Not able to use Extract Information tool

ocr
issues
#1

Hi,

I’m trying to do the “2 - Information Extraction Task” on my RPAx but I’m finding some difficulties.

When I use a website url on the “document_link” WorkSpace does it’s job and I can extract information.

When I use url to a pdf document http://www.pdf995.com/samples/pdf.pdf the WorkSpace throws this error “provided url is incorrect or cannot be resolved”.

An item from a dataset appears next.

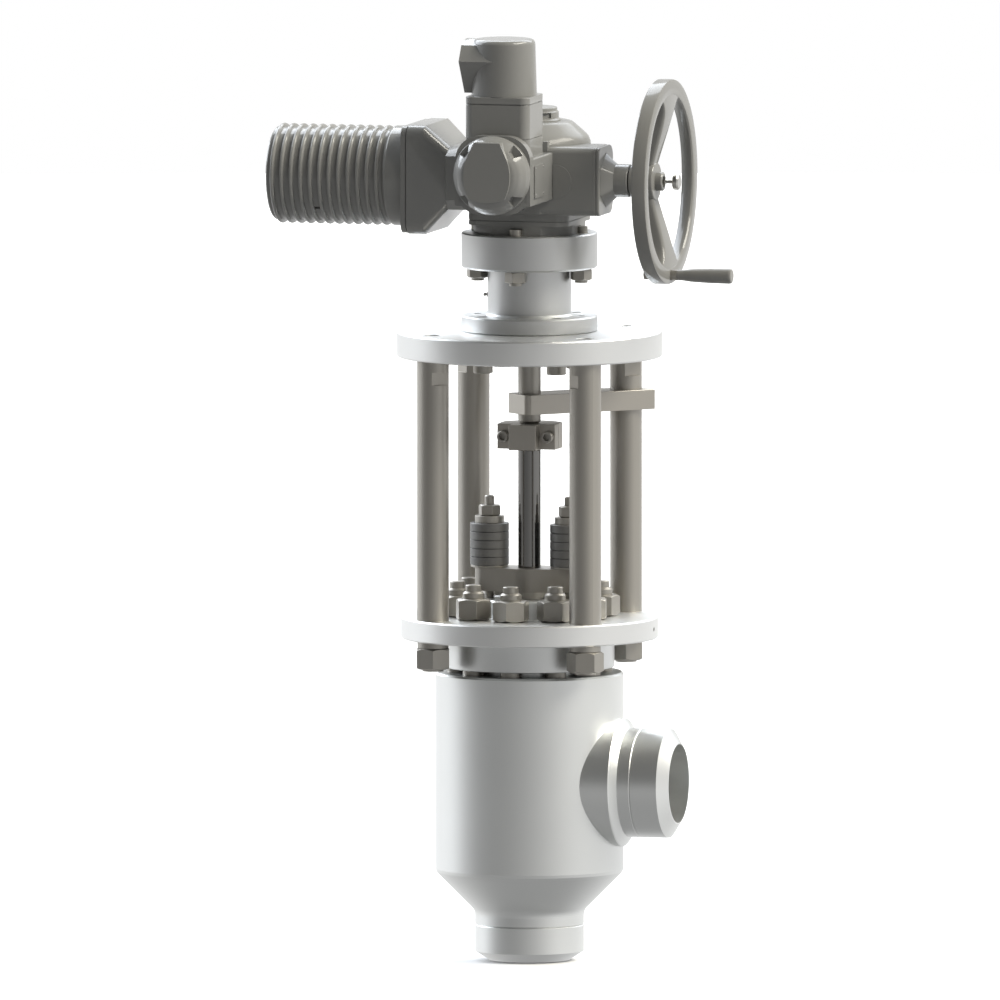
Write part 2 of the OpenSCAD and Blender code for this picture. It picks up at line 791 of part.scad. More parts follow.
// Threaded spindle that rises and falls without turning
module spindle() {
  head_z = coupling_mid + 1;
  color([0.47, 0.45, 0.41]) rotate_extrude() polygon([
    [0, head_z], [head_d / 2, head_z], [head_d / 2, head_z + head_h], [neck_d / 2, head_z + head_h],
    [neck_d / 2, coupling_top + 0.5], [stem_r - spindle_chamfer, coupling_top + 0.5],
    [stem_r, coupling_top + 0.5 + spindle_chamfer], [stem_r, spindle_top - 2],
    [stem_r - 2, spindle_top], [0, spindle_top]
  ]);
}

// Arm that grips the spindle and slides on one column
module guide_arm() {
  corner = 9;
  length = arm_back + arm_reach;
  color([0.5, 0.48, 0.43]) rotate([0, 0, arm_angle]) difference() {
    translate([0, 0, arm_z]) linear_extrude(arm_h) union() {
      translate([length / 2 - arm_back, 0]) rounded_rect(length, arm_w, corner);
      translate([arm_reach - 2 * corner, -arm_w / 2]) square([2 * corner, arm_w]);
    }
    translate([0, 0, arm_z - 1]) cylinder(r = stem_r + 0.05, h = arm_h + 2);
    translate([column_circle_r, 0, arm_z - 1])
      cylinder(r = column_r + column_slide_gap, h = arm_h + 2);
  }
}

module drive_adapter() {
  color([0.86, 0.87, 0.87]) difference() {
    rotate_extrude($fn = 128) polygon([
      [stem_r + 4, adapter_z], [adapter_r - 2, adapter_z], [adapter_r, adapter_z + 2],
      [adapter_r, tube_z - 2], [adapter_r - 2, tube_z], [adapter_neck_r + 3, tube_z],
      [adapter_neck_r, tube_z + 3], [adapter_neck_r, head_z - 2], [adapter_neck_r + 2, head_z],
      [adapter_r - 3, head_z], [adapter_r, head_z + 3], [adapter_r, drive_z - 2],
      [adapter_r - 2, drive_z], [adapter_bore_r, drive_z], [adapter_bore_r, bearing_z],
      [stem_nut_r + 3, bearing_z], [stem_nut_r + 3, nut_z], [stem_r + 4, nut_z]
    ]);
    translate([0, 0, adapter_z - 1]) around(4, adapter_bolt_r, arm_angle)
      cylinder(r = adapter_screw_r + 0.1, h = adapter_foot_h - 4);
    translate([0, 0, adapter_z]) around(4, adapter_bolt_r, arm_angle)
      cylinder(r = adapter_screw_r - 1.4, h = adapter_foot_h + 1);
    translate([0, 0, tube_z - 14]) around(4, adapter_bolt_r)
      cylinder(r = 6, h = 15);
    translate([0, 0, head_z - 1]) around(4, adapter_bolt_r)
      cylinder(r = adapter_screw_r + 0.5, h = adapter_head_h + 2);
    along_x(-adapter_neck_r - 1, 0, tube_z + 30) cylinder(r = 3.1, h = adapter_neck_r - adapter_bore_r + 2);
  }
}

module adapter_screws() {
  color([0.47, 0.45, 0.41]) translate([0, 0, upper_z]) around(4, adapter_bolt_r, arm_angle)
    rotate([180, 0, 0])
      cap_screw(adapter_screw_r, upper_plate_h + adapter_foot_h - 6,
        adapter_screw_head_r, adapter_screw_head_h, 17);
}

// Studs from the actuator foot, with a short end below each nut
module adapter_studs() {
  stud_z = head_z - adapter_nut_h - 4;
  color([0.47, 0.45, 0.41]) around(4, adapter_bolt_r) translate([0, 0, stud_z])
    cylinder(r = adapter_screw_r, h = adapter_head_h + adapter_nut_h + 4 + 10);
}

module adapter_nuts() {
  color([0.47, 0.45, 0.41]) translate([0, 0, head_z - adapter_nut_h]) around(4, adapter_bolt_r)
    hex_nut(adapter_nut_af, adapter_nut_h, adapter_screw_r + 0.05);
}

module grease_nipple() {
  length = adapter_neck_r - adapter_bore_r - 2;
  color("goldenrod") translate([-adapter_neck_r, 0, tube_z + 30]) rotate([0, -90, 0])
    rotate_extrude($fn = 32) polygon([
      [0, -length], [3, -length], [3, 0], [4, 0], [4, 2.5], [2, 3], [2, 5], [3.2, 6.2],
      [2.4, 8.4], [0, 8.4]
    ]);
}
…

I went to the Control Tower and noticed that OCR status is unknown. Is this the problem? How can I extract information from a pdf file?

Thanks,
Pedro Mendes Pereira

#2

@pedro.pereira,

Information extraction does not support PDF documents as an input, only TXT, XML, HTML
You need to convert PDF to those formats.
Please see detailed guide here - https://kb.workfusion.com/display/WF/Information+Extraction+-+IE

1 Like
#3

Thanks @azinchuk

I’m trying to use/activate the OCR feature, to be able to extract info from my pdfs, but I can’t find the UI to call the OCR api. Is this done via the Control Tower? How can I activate the OCR?

Thanks,
Pedro

1 Like
#4

Hi

Please let us know can we able to extract the information from pDF using OCR if yes how we will perform that
Please share the sample script.

Note : For using OCR do we need to learn the groovy language
Thanks
Abhishek

#5

@pedro.pereira,

Please create a separate topic for that